Taking the concept of manned bases on other planets still further, there is the staggering possibility of ‘planetary engineering’ or terraforming – a term coined in 1942 by science fiction writer Jack Williamson. The idea is simply to make other worlds habitable by humans. An early suggestion, in 1961, by Carl Sagan was to ‘seed’ the atmosphere of Venus with blue-green algae, converting the carbon dioxide into oxygen and at the same time reducing the pressure and temperature (by eliminating the greenhouse effect). The upper clouds would condense and rain would fall, forming oceans.

A more recent alternative, now that we know how hostile Venus really is, is to ferry in ice asteroids 15 km or so in diameter, put them into orbit around Venus and aim them, using rocket jets, at a specific spot on the surface. Each crashes at nearly 100 km/s, at such an angle that Venus’ rotation is increased until a 24-hour day is approached, while at the same time water is provided as the ice melts. Then the atmosphere is seeded with blue-green algae.

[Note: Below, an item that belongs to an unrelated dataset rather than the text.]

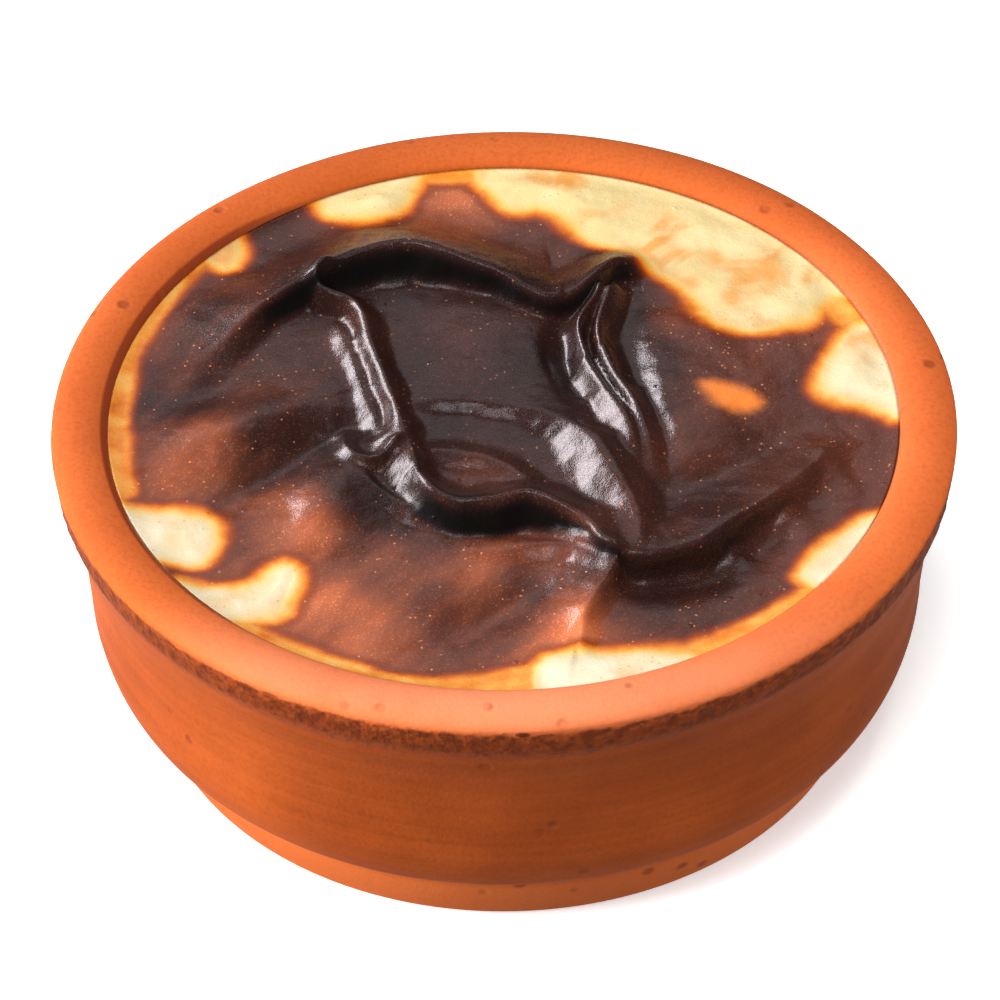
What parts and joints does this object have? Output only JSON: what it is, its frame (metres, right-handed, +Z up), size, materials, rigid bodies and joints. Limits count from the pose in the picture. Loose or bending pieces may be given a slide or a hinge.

The same could even be done with the Moon: once given a breathable atmosphere by baking oxygen out of the rocks with giant parabolic mirrors, it would remain for thousands of years, even if not replenished. The time factor for the operation is remarkably short. Mercury would need to be shielded from the Sun by a ‘parasol’ of rocky particles put up by mass-driver, or by a man-made ring. Mars would need to be warmed up, perhaps by reflecting sunlight on to the poles with huge, thin metal-foil mirrors, increasing the energy-flow at the poles by 20 per cent. or we could spread dark material from its carbonaceous moons on them with a mass-driver. Rich not only in carbon but in oxygen, nitrogen and hydrogen, this is excellent raw material for fertiliser. One the atmosphere was thickened, the greenhouse effect and carefully chosen plant life should do the rest. (pp. 86-7).

The process of transforming these planets into habitable worlds would take quite a long time – decades, if not centuries, and at present it is the stuff of science fiction. But I hope that there will be a time when we can move out from Earth to create new homes for life and civilisation on these worlds.